Dear Dr. Roach: My son is studying aviation maintenance, and the instructors tell the students to expect random urine tests for drugs when they are employed. Drinking alcohol is fine, but using marijuana and other drugs are cause for losing your licence and thus your career. Recently we were walking around Boston for a day and we smelled pot frequently. Recreational and medical marijuana are legal in Massachusetts. He asked if one could fail a urine test by inhaling secondhand pot smoke. I doubt you could just by walking through a park, but what about attending a party or sitting in a car with someone who is smoking?
Several studies have shown that a person sitting in a car or a closed room where cannabis is being smoked can result in low, but detectable, levels in a person’s urine, even if they were not using the cannabis themselves.
However, most laboratories choose a threshold for calling a sample positive that is higher than was shown to be possible in the passive smoke experiments.
On the other hand, the concentration of THC in cannabis is much higher now than it was in those experiments, done mostly in the 1980s.
In a 2010 study from the Netherlands (looking at a real-life coffee shop), urine levels in nonusers (between 5 and 8 ng/mL) still were well below the thresholds used to detect cannabis use that I found in the published literature (25 to 50).

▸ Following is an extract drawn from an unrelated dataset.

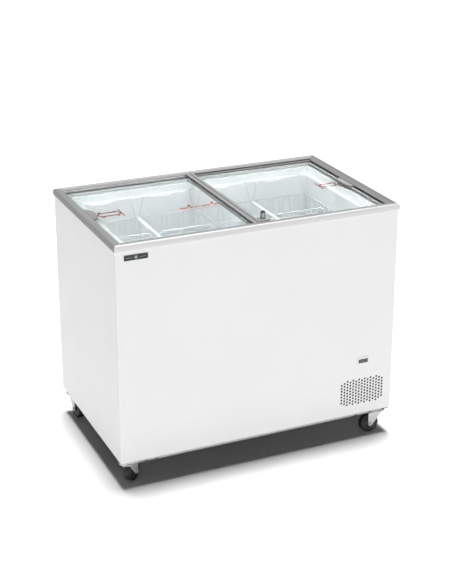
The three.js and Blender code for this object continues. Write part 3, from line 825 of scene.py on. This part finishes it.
def load_line():
    """A broken red line with two small triangles on the liner's rear wall."""
    level, wall, ink = 759, 0.25995, 0.0002
    dashes = ((-62, -32), (-20, 5), (25, 60), (74, 106))
    shapes = [stroke((a, level), (b, level), LINE_STROKE) for a, b in dashes]
    shapes += [[(x - 7, level + 11), (x + 7, level + 11), (x, level)] for x in (-26, 67)]
    shapes.append([(13, level - 4), (18, level - 4), (18, level + 4), (13, level + 4)])
    piece = flat_strips("load_line", shapes, 0, ink, RED_PRINT, "cabinet")
    facing_front(piece.data, wall)


print_arrow("left", outlined_arrow(-468, -386, y=-6, half=29, head=17, bar_left=0, bar_right=37))
print_arrow("right", outlined_arrow(384, 448, y=4, half=25, head=14, bar_left=38, bar_right=36))
load_line()


# ---- grips and lock ----

def grip(side, inward, extra, material):
    """A half-round finger tab, domed on top; extra is how much further it reaches than the CAD grip."""
    half_length, points, bevel = 0.055, 25, 0.0014
    flatness, fullness = 3.2, 0.6
    node = f"{side}_lid_grip"
    low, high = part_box(node)
    edge = low.x if inward > 0 else high.x
    reach = inward * (high.x - low.x + extra)
    outline = []
    for k in range(points):
        t = -1 + 2 * k / (points - 1)
        depth = (1 - abs(t) ** flatness) ** fullness
        outline.append((edge + reach * depth, half_length * t))
    if inward < 0:
        outline.reverse()
    height = high.z - low.z
    mesh = plate_mesh(f"{node}_tab", [outline], height, min(bevel, height / 2.5))
    piece = link(f"{node}_tab", moved(mesh, z=low.z))
    dress(piece, material, f"{side}_lid", [node])


def lock():
    """The bracket on the left lid's centre bar and the turned barrel standing on it."""
    foot = [(5.3, -298), (41, -298), (38, -286), (27, -268), (18, -262), (5.3, -262)]
    foot_height, foot_bevel, foot_seat = 0.0077, 0.0012, 0.8783
    barrel = [
        (5.2, 886.3), (9.5, 886.3), (9.5, 888.2), (8.9, 888.8), (8.9, 890.2), (9.3, 890.8),
        (8.5, 903.5), (8.0, 904.0), (8.0, 905.2), (8.3, 905.8), (8.1, 909.6), (7.2, 911), (5.3, 911),
    ]
    barrel_x, barrel_y = 0.019, -0.28
    mesh = plate_mesh("lock_foot", [eased(scaled(foot), 0.004)], foot_height, foot_bevel)
    bracket = link("lock_foot", moved(mesh, z=foot_seat))
    dress(bracket, MID_GREY, "left_lid", ["lock_bracket"])
    mesh = moved(ring_mesh("lock_case", scaled(barrel), 40), barrel_x, barrel_y)
    dress(link("lock_case", mesh), CHROME, "left_lid", ["lock_barrel"])


grip("left", 1, 0.009, GREY)
grip("right", -1, 0.0, MID_GREY)
lock()


# ---- castors ----

CASTORS = {  # x, y and the heading in degrees
    "front_left": (-0.486, -0.286, 41),
    "front_right": (0.486, -0.286, 180),
    "rear_left": (-0.486, 0.286, -87),
    "rear_right": (0.486, 0.286, 205),
}
TRAIL, RADIUS = 0.034, 0.036

# Turned sections in millimetres as (radius, height): the fork's crown, the hub, the tread and the race.
DISH = [
    (7, 80.0), (24, 80.0), (28, 81.4), (30.6, 84.4), (31.2, 88.0), (30.0, 88.4), (29.0, 85.0),
    (26.8, 83.2), (23, 82.2), (7, 82.2),
]
HUB_SECTION = [
    (4.4, -14), (9, -14), (9.8, -13.2), (9.8, -10.5), (12, -9.2), (22, -9.2), (24.6, -10.2), (26, -11),
    (26, 11), (24.6, 10.2), (22, 9.2), (12, 9.2), (9.8, 10.5), (9.8, 13.2), (9, 14), (4.4, 14),
]
TREAD_SECTION = [
    (26.1, -11.2), (28, -12), (31.5, -12), (33.8, -11.3), (35.3, -9.6), (36, -7), (36, 7),
    (35.3, 9.6), (33.8, 11.3), (31.5, 12), (28, 12), (26.1, 11.2),
]
RACE = [(7, 85.4), (20, 85.4), (24, 87.0), (26.5, 90.5), (26.5, 94.9), (7, 94.9)]


def fork_meshes():
    """Two side plates, the bridge between them and the dished crown, built trailing toward +X."""
    back, eye, top, edge = -0.012, 0.009, 0.0825, 0.078
    half_width, sheet, bridge, bridge_seat, corner = 0.0185, 0.0025, 0.0026, 0.0799, 0.003
    side = [(back, top), (back, edge)]
    for angle in range(215, 361, 12):
        a = math.radians(angle)
        side.append((TRAIL + eye * math.cos(a), RADIUS + eye * math.sin(a)))
    side.append((TRAIL + eye, top))
    meshes = [
        facing_front(plate_mesh("fork_side", [side], sheet, BEVEL), y)
        for y in (sheet - half_width, half_width)
    ]
    outline = box_outline(back, TRAIL + eye, -half_width, half_width, corner)
    meshes.append(moved(plate_mesh("fork_bridge", [outline], bridge, BEVEL), z=bridge_seat))
    return meshes + [ring_mesh("fork_dish", scaled(DISH), 40)]


def across(mesh):
    """Turns a body built on Z to lie along Y at the wheel's axle."""
    mesh.transform(Matrix.Translation((TRAIL, 0, RADIUS)) @ Matrix.Rotation(math.radians(90), 4, "X"))
    return mesh


def axle_meshes():
    """The pin through the wheel with a hexagon head and a washer at each end."""
    radius, length, face = 0.004, 0.040, 0.0187
    head, head_height, washer = 0.0062, 0.0030, 0.0008
    pin = plate_mesh("pin", [circle(0, 0, radius, 20)], length, BEVEL)
    meshes = [moved(across(pin), y=length / 2)]
    for end in (-1, 1):
        turn = Matrix.Rotation(math.radians(-90 * end), 4, "X")
        place = Matrix.Translation((TRAIL, end * face, RADIUS)) @ turn
        cap = plate_mesh("axle_nut", [circle(0, 0, head, 6)], head_height, BEVEL)
        ring = plate_mesh("axle_nut", [circle(0, 0, head * 1.25, 24)], washer, FINE_BEVEL)
        for mesh in (moved(cap, z=washer), ring):
            mesh.transform(place)
            meshes.append(mesh)
    return meshes


def castor_parts():
    """The five bodies of one castor: mesh, material, body, slot and the CAD nodes it stands for."""
    return {
        "fork": (joined("fork", fork_meshes()), ZINC, "castor_{}", "zinc", ["castor_fork_{}"]),
        "axle": (joined("axle", axle_meshes()), ZINC, "castor_{}", "zinc", []),
        "hub": (across(ring_mesh("hub", scaled(HUB_SECTION))), HUB, "wheel_{}", "black_plastic", []),
        "tread": (across(ring_mesh("tread", scaled(TREAD_SECTION), 64)), TREAD, "wheel_{}", "tyre",
                  ["castor_wheel_{}"]),
        "race": (ring_mesh("race", scaled(RACE), 40), RACEWAY, "cabinet", "galvanised", []),
    }


def castor_mount(corner, x, y):
    """The top plate under the base and the king pin through the race."""
    half, rounding, sheet, seat = 0.027, 0.004, 0.003, 0.0949
    pin_radius, pin_length, pin_seat = 0.006, 0.012, 0.0765
    plate = plate_mesh("plate", [box_outline(-half, half, -half, half, rounding)], sheet, BEVEL)
    plate = link(f"castor_top_{corner}", moved(plate, x, y, seat))
    dress(plate, GALVANISED, "cabinet", [f"castor_plate_{corner}"])
    pin = plate_mesh("pin", [circle(0, 0, pin_radius, 20)], pin_length, BEVEL)
    pin = link(f"king_pin_{corner}", moved(pin, x, y, pin_seat))
    dress(pin, RACEWAY, "cabinet")


def castors():
    parts = castor_parts()
    for corner, (x, y, heading) in CASTORS.items():
        place = Matrix.Translation((x, y, 0)) @ Matrix.Rotation(math.radians(heading), 4, "Z")
        for part, (mesh, material, body, slot, replaces) in parts.items():
            own = mesh.copy()
            own.transform(place)
            piece = link(f"castor_{part}_{corner}_fine", own)
            dress(piece, material, body.format(corner), [r.format(corner) for r in replaces])
        castor_mount(corner, x, y)


castors()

I think it is unlikely that secondhand cannabis smoke will turn a urine test positive.
Dear Dr. Roach: I have tongue-tie. My dentist recently mentioned it after several years with her and suggested that she use a laser to eliminate the issue. I am 63. Do you think that this would be useful or helpful to me at my age? My tongue-tie is not severe, probably considered pretty mild. If I stick my tongue out of my mouth, I can touch the outside of my lips. The dentist, on the other hand, can almost touch her chin with her tongue.
Ankyloglossia is a condition where the tongue is tied to the floor of the mouth by an unusually long or thick band of connective tissue, called the lingual frenulum. In infants and children, surgery is considered when there are problems with feeding or speech that have not gotten better with time.
I have never had an adult patient ask me about having a procedure to eliminate the issue, but it is a fairly easy procedure for an expert to perform.
However, if you aren’t having any problems, I don’t think I would recommend it being done. I have heard of professional wind instrument players undergoing the procedure to improve their playing, or people who speak publicly who develop tongue pain getting the procedure to reduce symptoms.
There has been some controversy about whether ankyloglossia is related to obstructive sleep apnea in adults and whether treatment, such as the laser procedure you mentioned, would be effective at relieving the sleep apnea. There is not enough evidence for me to recommend surgical treatment for ankyloglossia for obstructive sleep apnea at this time.